For Children In High Spirits

This event could be sponsored by liquor distributors who encourage little kids to drink responsibly.

A friend at a Newman Lake day-care center told us about a 6-year-old named Shane who said he’s pumped up about the “Junior Boozeday” race.

* Speaking of Junior Bloomsday: Here are some examples of bad pre-race pep-talks.

1. “Brandon, I just want you to remember: Winning is everything.”

2. “Take the body.”

3. “I’ll give you something to cry about.”

4. “Don’t make me come out there.”

5. “Run those other punks into the ground and there’s a fiver in it for you.”

6. “It’s probably just gas pain.”

7. “Daddy wanted to be here, Dakota. But he’s working overtime so we can afford new mountain bikes, jet-skis and gas for the SUVs.”

8. “It’s about the T-shirt, stupid.”

9. “Let’s just get through this, OK? We can both be cynical afterward.”

10. “If they ask, just say you refuse to take a urine test.”

11. “Make sure your sponsors’ logos are clearly visible.”

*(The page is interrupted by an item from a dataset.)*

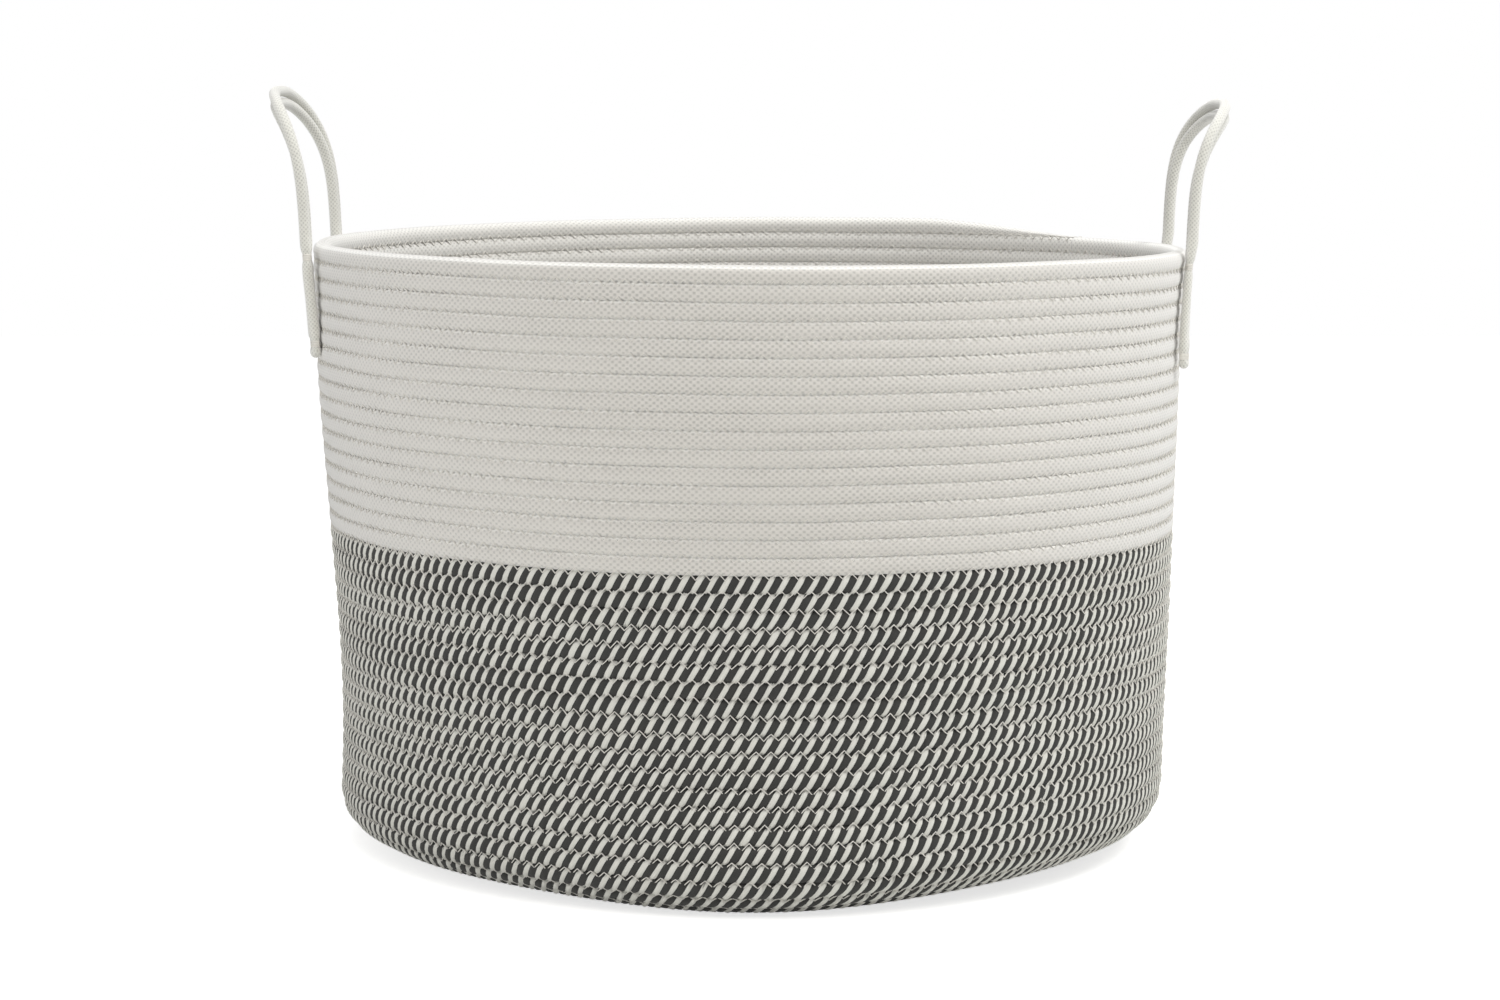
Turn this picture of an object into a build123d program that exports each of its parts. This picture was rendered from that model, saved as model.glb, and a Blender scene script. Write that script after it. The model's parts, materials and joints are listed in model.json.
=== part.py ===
"""Coiled cotton-rope laundry basket: a two-tone lower half, a white upper half, and two rope handles.

Every turn of rope is a level ring here, one coil pitch above or outside the last. The basket stands on the
XY plane with its axis on Z. The handles are at -X (left) and +X (right), and -Y is the front.
"""
import os
from math import asin, cos, radians, sin, sqrt

from build123d import *

# Driving dimensions, in millimetres and degrees
rope_diameter = 10.0          # the rope that the base and the wall are coiled from
stitch_squash = 0.5           # how far the sewing pulls each turn into the next
floor_squash = 0.4            # how far the turns that rest on the floor are pressed flat
flat_turns = 18               # turns of two-tone rope in the flat base, around the centre
turn_up_turns = 8             # turns of two-tone rope in the rounded corner
foot_turns = 3                # upright turns above the corner, before the wall starts to lean out
head_turns = 4                # upright turns at the top, below the rim
lower_wall_turns = 17         # turns of two-tone rope in the wall
upper_wall_turns = 16         # turns of white rope in the wall, below the rim
corner_ease = 3.0             # how late the corner bends: 1 is an even bend, more is later
wall_lean = 3.4               # the wall's steepest outward lean, half-way up

thread_diameter = 1.2         # the sewing thread, which lies in the groove between two turns
thread_facets = 6             # the flat sides of a thread ring's section
thread_clearance = 0.05       # from the thread to the rope

strand_diameter = 7.2         # the rope that the handles are made from
strand_clearance = 0.1        # between a handle's two strands, and from a tab to the wall
handle_span = 125.0           # across the two legs, from middle to middle of the doubled rope
handle_rise = 85.0            # from the hinge line to the top of the outer strand's middle line
arch_gap = 0.5                # the extra gap between the two strands at the top of the arch
shoulder_drop = 35.0          # from the top of the arch down to where the legs start to bend in
crown_width = 60.0            # the nearly level part at the top of the arch
shoulder_radius = 48.0        # of the outer strand, where the leg bends in
crown_radius = 52.0           # of the outer strand, where it meets the crown
left_lean = 27.0              # how far the left handle's top leans out from its hinge line
right_lean = 18.0             # how far the right handle's top leans out
lean_curve = 2.2              # 1 is a straight lean, more keeps the foot of the legs upright

hinge_height = 1.0            # the handle's hinge line, above the top of the rim
hinge_gap = 0.5               # between the round ends of a leg and its tab
tab_length = 63.0             # from the top of the rim down to the fold of a tab
lashing_diameter = 1.0        # the thread that lashes a tab to the wall
lashing_wraps = 3             # wraps of thread side by side in one lashing
lashing_grooves = (1, 6)      # the grooves that the lashings go through, counted down from the rim

# Worked-out dimensions
rope_radius = rope_diameter / 2
coil_pitch = rope_diameter - stitch_squash
web_half = sqrt(rope_radius**2 - (coil_pitch / 2) ** 2)
thread_radius = thread_diameter / 2
groove_offset = sqrt((rope_radius + thread_radius + thread_clearance) ** 2 - (coil_pitch / 2) ** 2)
strand_radius = strand_diameter / 2
strand_spacing = strand_diameter + strand_clearance

first_turn_up = flat_turns
first_lower = first_turn_up + turn_up_turns
first_upper = first_lower + lower_wall_turns
rim_turn = first_upper + upper_wall_turns

os.makedirs("parts", exist_ok=True)


def climb_angle(turn):
    """The slope of the step from one turn to the next: 0 along the floor, 90 straight up."""
    if turn < first_turn_up:
        return 0.0
    if turn < first_lower:
        share = (turn - first_turn_up + 0.5) / turn_up_turns
        return 90.0 * share**corner_ease
    first_leaning = first_lower + foot_turns
    share = (turn - first_leaning + 0.5) / (rim_turn - head_turns - first_leaning)
    return 90.0 - wall_lean * 4 * share * (1 - share) if 0 < share < 1 else 90.0


def turn_centres():
    """The middle of the rope's section in each turn, as (radius, height), from the centre to the rim."""
    centres = [(0.0, rope_radius - floor_squash)]
    for turn in range(rim_turn):
        radius, height = centres[-1]
        angle = radians(climb_angle(turn))
        centres.append((radius + coil_pitch * cos(angle), height + coil_pitch * sin(angle)))
    return centres


centres = turn_centres()
rim_top = centres[rim_turn][1] + rope_radius
rim_radius = centres[rim_turn][0] + rope_radius


def groove(turn, offset):
    """A point between this turn and the next: offset is positive outside the basket, negative inside."""
    angle = radians(climb_angle(turn))
    (r0, z0), (r1, z1) = centres[turn], centres[turn + 1]
    return ((r0 + r1) / 2 + offset * sin(angle), (z0 + z1) / 2 - offset * cos(angle))


def crest(turn, side):
    """The middle of a turn's bulge: side is 1 outside the basket and -1 inside."""
    before = climb_angle(max(turn - 1, 0))
    angle = radians((before + climb_angle(turn)) / 2)
    radius, height = centres[turn]
    return (radius + side * rope_radius * sin(angle), height - side * rope_radius * cos(angle))


def coil_outline(first, last):
    """The closed section through a run of turns: a row of arcs outside, and the same inside."""
    edges = []
    for side in (1, -1):
        for turn in range(first, last + 1):
            if turn == 0:
                start = (0.0, centres[0][1] - side * rope_radius)
                angle = asin(coil_pitch / 2 / rope_radius) / 2
                middle = (rope_radius * sin(angle), centres[0][1] - side * rope_radius * cos(angle))
            else:
                start = groove(turn - 1, side * web_half)
                middle = crest(turn, side)
            if turn < rim_turn:
                edges.append(ThreePointArc(start, middle, groove(turn, side * web_half)))
    if first == 0:
        edges.append(Line((0.0, centres[0][1] - rope_radius), (0.0, centres[0][1] + rope_radius)))
    else:
        edges.append(Line(groove(first - 1, web_half), groove(first - 1, -web_half)))
    if last == rim_turn:
        over = radians(climb_angle(rim_turn - 1))
        radius, height = centres[rim_turn]
        top = (radius + rope_radius * cos(over), height + rope_radius * sin(over))
        edges.append(ThreePointArc(groove(last - 1, web_half), top, groove(last - 1, -web_half)))
    else:
        edges.append(Line(groove(last, web_half), groove(last, -web_half)))
    return make_face(edges)


def coil(first, last):
    """A run of turns as one solid ring, cut flat where it would go through the floor."""
    section = coil_outline(first, last)
    reach = 2 * centres[last][0] + 4 * rope_diameter
    floor = Pos(0, -rope_diameter) * Rectangle(reach, 2 * rope_diameter)
    return revolve(Plane.XZ * (section - floor), axis=Axis.Z)


def stitching(first, last):
    """The sewing thread in the grooves from one turn to another, inside and outside the basket."""
    rings = []
    for turn in range(first, last):
        for side in (1, -1):
            section = Pos(*groove(turn, side * groove_offset)) * RegularPolygon(thread_radius, thread_facets)
            rings.append(revolve(Plane.XZ * section, axis=Axis.Z))
    return rings


# Each handle lies with its tabs in one upright plane, which touches the wall at the inner strand
inner_leg = handle_span / 2 - strand_spacing / 2
outer_leg = handle_span / 2 + strand_spacing / 2
handle_x = sqrt((rim_radius + strand_radius + strand_clearance) ** 2 - inner_leg**2)
hinge_z = rim_top + hinge_height
tab_top = hinge_z - strand_diameter - hinge_gap
fold_z = rim_top - tab_length + strand_radius + strand_spacing / 2


def round_ended_rope(path):
    """A rope along a path, with a half ball on each end."""
    rope = sweep(Plane(origin=path @ 0, z_dir=path % 0) * Circle(strand_radius), path=path)
    return rope + [Pos(path @ end) * Sphere(strand_radius) for end in (0, 1)]


def handle_strand(outer, lean):
    """One strand of the right handle: up one leg, over the arch and down the other."""
    inset = 0 if outer else strand_spacing
    leg = handle_span / 2 + strand_spacing / 2 - inset
    crown = handle_rise - (0 if outer else inset + arch_gap)
    shoulder = handle_rise - shoulder_drop - inset / 2

    def leaning(y, height):
        return (handle_x + lean * (height / crown) ** lean_curve, y, hinge_z + height)

    half = [leaning(-leg, 0), leaning(-leg, shoulder), leaning(inset / 2 - crown_width / 2, crown)]
    other_half = [(x, -y, z) for x, y, z in reversed(half)]
    radii = [shoulder_radius - inset, crown_radius - inset]
    return round_ended_rope(FilletPolyline(*half, *other_half, radius=radii + radii[::-1]))


def tab():
    """The sewn foot of the right back leg: both strands run down the wall and join in a tight fold."""
    down = Line((handle_x, outer_leg, tab_top), (handle_x, outer_leg, fold_z))
    lowest = (handle_x, handle_span / 2, fold_z - strand_spacing / 2)
    turn = ThreePointArc(down @ 1, lowest, (handle_x, inner_leg, fold_z))
    up = Line(turn @ 1, (handle_x, inner_leg, tab_top))
    return round_ended_rope(Wire([down, turn, up]))


def lashing():
    """The wraps of thread that hold the right back tab to the wall, each one lying in a groove."""
    gap = lashing_diameter / 2 + thread_clearance
    loop = SlotCenterToCenter(strand_spacing, strand_diameter + 2 * gap, rotation=90).wire()
    wraps = []
    for grooves_down in lashing_grooves:
        middle = groove(rim_turn - grooves_down, 0)[1]
        for wrap in range(lashing_wraps):
            height = middle + (wrap - (lashing_wraps - 1) / 2) * (lashing_diameter + thread_clearance)
            path = Pos(handle_x, handle_span / 2, height) * loop
            wraps.append(sweep(Plane(origin=path @ 0, z_dir=path % 0) * Circle(lashing_diameter / 2), path=path))
    return wraps


def save(name, *solids):
    """Writes one named sub-part."""
    piece = solids[0] if len(solids) == 1 else Compound(children=[Solid(s.wrapped) for s in solids])
    export_step(piece, f"parts/{name}.step")


zones = {
    "base": (0, first_turn_up - 1),
    "turn_up": (first_turn_up, first_lower - 1),
    "lower_wall": (first_lower, first_upper - 1),
    "upper_wall": (first_upper, rim_turn - 1),
    "rim": (rim_turn, rim_turn),
}
for name, (first, last) in zones.items():
    save(f"{name}_coil", coil(first, last))
    save(f"{name}_stitching", *stitching(first - 1 if first else 0, last))

for side, lean in (("left", left_lean), ("right", right_lean)):
    across = (lambda piece: mirror(piece, about=Plane.YZ)) if side == "left" else (lambda piece: piece)
    save(f"{side}_handle_outer_strand", across(handle_strand(True, lean)))
    save(f"{side}_handle_inner_strand", across(handle_strand(False, lean)))
    save(f"{side}_back_tab", across(tab()))
    save(f"{side}_front_tab", mirror(across(tab()), about=Plane.XZ))
    save(f"{side}_back_tab_lashing", *[across(wrap) for wrap in lashing()])
    save(f"{side}_front_tab_lashing", *[mirror(across(wrap), about=Plane.XZ) for wrap in lashing()])

print(f"rim {2 * rim_radius:.1f} across, {rim_top:.1f} high; hinge lines at x {handle_x:.2f}, z {hinge_z:.2f}")
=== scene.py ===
"""A coiled cotton-rope laundry basket: its ropes, stitches and handles, dressed around the CAD frame.

The file is laid out as an add-on and run as a script: main() registers the classes and calls each operator.
Lengths are in metres. The basket stands on the XY plane with its axis on Z, and -Y is its front.
"""
import json
import math

import bpy
import numpy as np
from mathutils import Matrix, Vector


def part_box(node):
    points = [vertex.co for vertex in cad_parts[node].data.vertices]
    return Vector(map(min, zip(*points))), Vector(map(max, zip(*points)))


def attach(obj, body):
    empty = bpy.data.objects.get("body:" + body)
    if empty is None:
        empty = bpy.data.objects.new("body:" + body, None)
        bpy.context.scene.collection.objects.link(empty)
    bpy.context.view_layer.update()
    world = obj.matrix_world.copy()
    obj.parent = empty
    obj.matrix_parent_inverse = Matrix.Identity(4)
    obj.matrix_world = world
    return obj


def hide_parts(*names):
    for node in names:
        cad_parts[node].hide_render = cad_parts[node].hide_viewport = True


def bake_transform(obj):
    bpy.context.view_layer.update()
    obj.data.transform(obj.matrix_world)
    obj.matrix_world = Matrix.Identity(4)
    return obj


bl_info = {
    "name": "Coiled Rope Basket",
    "version": (1, 0, 0),
    "blender": (4, 5, 0),
    "location": "View3D > Sidebar > Rope Basket",
    "description": "Builds a coiled, sewn rope basket with two rope handles around its CAD frame",
    "category": "Object",
}

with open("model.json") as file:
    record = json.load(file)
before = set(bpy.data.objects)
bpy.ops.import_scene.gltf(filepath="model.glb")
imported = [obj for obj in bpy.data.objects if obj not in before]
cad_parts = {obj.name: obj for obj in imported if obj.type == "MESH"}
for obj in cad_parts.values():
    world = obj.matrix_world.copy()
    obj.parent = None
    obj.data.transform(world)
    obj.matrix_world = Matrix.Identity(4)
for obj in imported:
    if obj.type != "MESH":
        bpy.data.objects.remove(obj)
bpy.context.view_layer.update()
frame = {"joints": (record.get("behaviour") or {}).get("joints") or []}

MM = 0.001
FULL_TURN = 2 * math.pi
UP = np.array([0.0, 0.0, 1.0])
SIDES = ("left", "right")
ROPE_MAP = "rope"       # millimetres along the rope and round it
BAKE_MAP = "OFBake"     # the same surface folded into a square


def srgb(code):
    """A colour written as #rrggbb, as linear red, green and blue."""
    parts = [int(code[place:place + 2], 16) / 255 for place in (1, 3, 5)]
    return tuple(p / 12.92 if p <= 0.04045 else ((p + 0.055) / 1.055) ** 2.4 for p in parts)


def length(name, description, millimetres):
    """A property that holds a length."""
    return bpy.props.FloatProperty(
        name=name, description=description, default=millimetres * MM, unit="LENGTH")


def count(name, description, default):
    """A property that holds a whole number."""
    return bpy.props.IntProperty(name=name, description=description, default=default)


def factor(name, description, default):
    """A property that holds a plain number."""
    return bpy.props.FloatProperty(name=name, description=description, default=default)


def angle(name, description, degrees):
    """A property that holds an angle."""
    return bpy.props.FloatProperty(
        name=name, description=description, default=math.radians(degrees), unit="ROTATION")


def colour(name, description, code):
    """A property that holds a colour."""
    return bpy.props.FloatVectorProperty(
        name=name, description=description, default=srgb(code), subtype="COLOR", min=0, max=1)


def both(name, description, left, right, unit="NONE"):
    """A property that holds both handles' values: in millimetres, in degrees or as plain numbers."""
    scale = {"LENGTH": MM, "ROTATION": math.radians(1), "NONE": 1}[unit]
    return bpy.props.FloatVectorProperty(
        name=name, description=description + ", at the left and the right",
        default=(left * scale, right * scale), size=2, unit=unit)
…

12. “If someone from TV tries to interview you, look that person in the eyes and say, `Is this where you hoped to be in your career by now?’”

* Slice answer: Sondra Woods admitted that she’s pretty quick on the trigger when happening onto a fishing show while channel surfing. Her husband gets hooked by those programs. But, to put it mildly, Sondra doesn’t see the lure.

* Rough guess: About 2,500 Spokane-area women still have something a long-ago boyfriend made for them in shop class.

* Early warning signs of swimsuit anxiety: 1. You feel the need to tell co-workers that certain sorts of shaving are tantamount to bowing before the male-dominated military-industrial complex.

2. Hostess cupcakes make you cry.

3. You have dreams in which people say, “Why, yes, that does make you look fat.”

* Spokane-style compliment: “Have you started your own fashion line?”

* Nobody asked: But “Khaki A Go-Go” is our favorite.

* Warm-up questions: Who has the corner-lot yard with the most tire tracks going across the lawn? How much trouble do you have finding someone with whom you can discuss public radio’s “This American Life”? Has anyone ever neglected to invite you to a party but then, after, showed you pictures taken at that gathering?

* Today’s Slice question: If the Inland Northwest had a suggestion box, what idea would you submit?